Aim of the exercise:
Set down all of the data exactly as it appears.

Recorded information:
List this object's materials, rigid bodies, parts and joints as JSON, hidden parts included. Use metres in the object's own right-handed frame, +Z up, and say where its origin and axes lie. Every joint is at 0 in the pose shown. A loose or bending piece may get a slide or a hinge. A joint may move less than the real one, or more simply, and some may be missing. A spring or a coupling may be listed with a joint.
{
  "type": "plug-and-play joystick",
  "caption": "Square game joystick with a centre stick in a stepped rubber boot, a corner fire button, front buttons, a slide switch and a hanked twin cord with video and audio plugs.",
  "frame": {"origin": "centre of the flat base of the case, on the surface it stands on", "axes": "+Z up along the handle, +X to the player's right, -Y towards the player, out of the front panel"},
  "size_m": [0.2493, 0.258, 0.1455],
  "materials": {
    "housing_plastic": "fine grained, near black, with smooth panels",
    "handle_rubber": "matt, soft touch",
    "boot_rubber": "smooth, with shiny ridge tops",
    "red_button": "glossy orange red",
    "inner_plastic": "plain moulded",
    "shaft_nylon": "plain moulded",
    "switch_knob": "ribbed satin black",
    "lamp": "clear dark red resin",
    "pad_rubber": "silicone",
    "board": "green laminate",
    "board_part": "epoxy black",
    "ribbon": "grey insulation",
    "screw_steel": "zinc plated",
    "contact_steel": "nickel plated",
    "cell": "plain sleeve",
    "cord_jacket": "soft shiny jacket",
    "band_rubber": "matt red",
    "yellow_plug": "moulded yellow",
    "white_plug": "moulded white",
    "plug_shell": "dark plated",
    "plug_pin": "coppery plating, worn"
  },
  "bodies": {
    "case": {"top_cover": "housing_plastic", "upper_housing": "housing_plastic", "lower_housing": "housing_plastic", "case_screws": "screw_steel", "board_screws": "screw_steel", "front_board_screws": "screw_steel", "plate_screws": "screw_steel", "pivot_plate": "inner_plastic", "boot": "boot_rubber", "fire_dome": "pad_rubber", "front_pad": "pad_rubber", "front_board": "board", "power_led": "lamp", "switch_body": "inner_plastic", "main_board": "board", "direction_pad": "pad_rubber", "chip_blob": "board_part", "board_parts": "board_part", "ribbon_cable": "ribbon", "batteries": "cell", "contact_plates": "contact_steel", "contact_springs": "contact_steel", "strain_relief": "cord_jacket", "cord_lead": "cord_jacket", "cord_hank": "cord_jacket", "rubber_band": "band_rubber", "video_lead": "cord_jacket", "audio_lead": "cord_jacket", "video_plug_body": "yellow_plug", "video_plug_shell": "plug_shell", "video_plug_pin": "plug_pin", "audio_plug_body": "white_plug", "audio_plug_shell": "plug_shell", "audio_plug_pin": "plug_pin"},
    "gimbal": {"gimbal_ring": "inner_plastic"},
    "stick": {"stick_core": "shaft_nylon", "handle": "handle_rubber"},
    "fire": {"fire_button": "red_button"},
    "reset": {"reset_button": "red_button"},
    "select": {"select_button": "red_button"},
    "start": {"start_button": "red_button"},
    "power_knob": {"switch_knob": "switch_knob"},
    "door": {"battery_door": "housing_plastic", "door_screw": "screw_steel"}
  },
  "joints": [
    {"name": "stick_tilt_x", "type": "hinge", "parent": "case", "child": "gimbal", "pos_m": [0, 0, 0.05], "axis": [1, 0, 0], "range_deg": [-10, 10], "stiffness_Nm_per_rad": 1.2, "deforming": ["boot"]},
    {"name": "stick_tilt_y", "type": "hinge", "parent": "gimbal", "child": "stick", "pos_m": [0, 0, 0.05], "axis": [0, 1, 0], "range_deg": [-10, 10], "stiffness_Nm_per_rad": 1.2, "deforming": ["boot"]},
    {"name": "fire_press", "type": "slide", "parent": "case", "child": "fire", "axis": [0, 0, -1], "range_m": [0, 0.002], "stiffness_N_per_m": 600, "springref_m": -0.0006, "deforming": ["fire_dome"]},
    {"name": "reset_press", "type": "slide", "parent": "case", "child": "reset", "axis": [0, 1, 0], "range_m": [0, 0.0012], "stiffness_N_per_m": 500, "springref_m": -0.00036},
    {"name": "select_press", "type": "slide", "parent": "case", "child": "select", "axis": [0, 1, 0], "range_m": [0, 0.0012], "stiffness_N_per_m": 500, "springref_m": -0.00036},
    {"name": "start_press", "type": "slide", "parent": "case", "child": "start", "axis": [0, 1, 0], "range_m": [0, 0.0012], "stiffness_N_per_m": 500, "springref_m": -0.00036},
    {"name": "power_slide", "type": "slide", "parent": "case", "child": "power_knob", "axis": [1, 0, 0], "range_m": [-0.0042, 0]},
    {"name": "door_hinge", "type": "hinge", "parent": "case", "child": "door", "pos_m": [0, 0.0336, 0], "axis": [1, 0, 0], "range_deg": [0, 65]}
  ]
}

Solution to this exercise:
List this object's materials, rigid bodies, parts and joints as JSON, hidden parts included. Use metres in the object's own right-handed frame, +Z up, and say where its origin and axes lie. Every joint is at 0 in the pose shown. A loose or bending piece may get a slide or a hinge. A joint may move less than the real one, or more simply, and some may be missing. A spring or a coupling may be listed with a joint.
{
  "type": "plug-and-play joystick",
  "caption": "Square game joystick with a centre stick in a stepped rubber boot, a corner fire button, front buttons, a slide switch and a hanked twin cord with video and audio plugs.",
  "frame": {"origin": "centre of the flat base of the case, on the surface it stands on", "axes": "+Z up along the handle, +X to the player's right, -Y towards the player, out of the front panel"},
  "size_m": [0.2493, 0.258, 0.1455],
  "materials": {
    "housing_plastic": "fine grained, near black, with smooth panels",
    "handle_rubber": "matt, soft touch",
    "boot_rubber": "smooth, with shiny ridge tops",
    "red_button": "glossy orange red",
    "inner_plastic": "plain moulded",
    "shaft_nylon": "plain moulded",
    "switch_knob": "ribbed satin black",
    "lamp": "clear dark red resin",
    "pad_rubber": "silicone",
    "board": "green laminate",
    "board_part": "epoxy black",
    "ribbon": "grey insulation",
    "screw_steel": "zinc plated",
    "contact_steel": "nickel plated",
    "cell": "plain sleeve",
    "cord_jacket": "soft shiny jacket",
    "band_rubber": "matt red",
    "yellow_plug": "moulded yellow",
    "white_plug": "moulded white",
    "plug_shell": "dark plated",
    "plug_pin": "coppery plating, worn"
  },
  "bodies": {
    "case": {"top_cover": "housing_plastic", "upper_housing": "housing_plastic", "lower_housing": "housing_plastic", "case_screws": "screw_steel", "board_screws": "screw_steel", "front_board_screws": "screw_steel", "plate_screws": "screw_steel", "pivot_plate": "inner_plastic", "boot": "boot_rubber", "fire_dome": "pad_rubber", "front_pad": "pad_rubber", "front_board": "board", "power_led": "lamp", "switch_body": "inner_plastic", "main_board": "board", "direction_pad": "pad_rubber", "chip_blob": "board_part", "board_parts": "board_part", "ribbon_cable": "ribbon", "batteries": "cell", "contact_plates": "contact_steel", "contact_springs": "contact_steel", "strain_relief": "cord_jacket", "cord_lead": "cord_jacket", "cord_hank": "cord_jacket", "rubber_band": "band_rubber", "video_lead": "cord_jacket", "audio_lead": "cord_jacket", "video_plug_body": "yellow_plug", "video_plug_shell": "plug_shell", "video_plug_pin": "plug_pin", "audio_plug_body": "white_plug", "audio_plug_shell": "plug_shell", "audio_plug_pin": "plug_pin"},
    "gimbal": {"gimbal_ring": "inner_plastic"},
    "stick": {"stick_core": "shaft_nylon", "handle": "handle_rubber"},
    "fire": {"fire_button": "red_button"},
    "reset": {"reset_button": "red_button"},
    "select": {"select_button": "red_button"},
    "start": {"start_button": "red_button"},
    "power_knob": {"switch_knob": "switch_knob"},
    "door": {"battery_door": "housing_plastic", "door_screw": "screw_steel"}
  },
  "joints": [
    {"name": "stick_tilt_x", "type": "hinge", "parent": "case", "child": "gimbal", "pos_m": [0, 0, 0.05], "axis": [1, 0, 0], "range_deg": [-10, 10], "stiffness_Nm_per_rad": 1.2, "deforming": ["boot"]},
    {"name": "stick_tilt_y", "type": "hinge", "parent": "gimbal", "child": "stick", "pos_m": [0, 0, 0.05], "axis": [0, 1, 0], "range_deg": [-10, 10], "stiffness_Nm_per_rad": 1.2, "deforming": ["boot"]},
    {"name": "fire_press", "type": "slide", "parent": "case", "child": "fire", "axis": [0, 0, -1], "range_m": [0, 0.002], "stiffness_N_per_m": 600, "springref_m": -0.0006, "deforming": ["fire_dome"]},
    {"name": "reset_press", "type": "slide", "parent": "case", "child": "reset", "axis": [0, 1, 0], "range_m": [0, 0.0012], "stiffness_N_per_m": 500, "springref_m": -0.00036},
    {"name": "select_press", "type": "slide", "parent": "case", "child": "select", "axis": [0, 1, 0], "range_m": [0, 0.0012], "stiffness_N_per_m": 500, "springref_m": -0.00036},
    {"name": "start_press", "type": "slide", "parent": "case", "child": "start", "axis": [0, 1, 0], "range_m": [0, 0.0012], "stiffness_N_per_m": 500, "springref_m": -0.00036},
    {"name": "power_slide", "type": "slide", "parent": "case", "child": "power_knob", "axis": [1, 0, 0], "range_m": [-0.0042, 0]},
    {"name": "door_hinge", "type": "hinge", "parent": "case", "child": "door", "pos_m": [0, 0.0336, 0], "axis": [1, 0, 0], "range_deg": [0, 65]}
  ]
}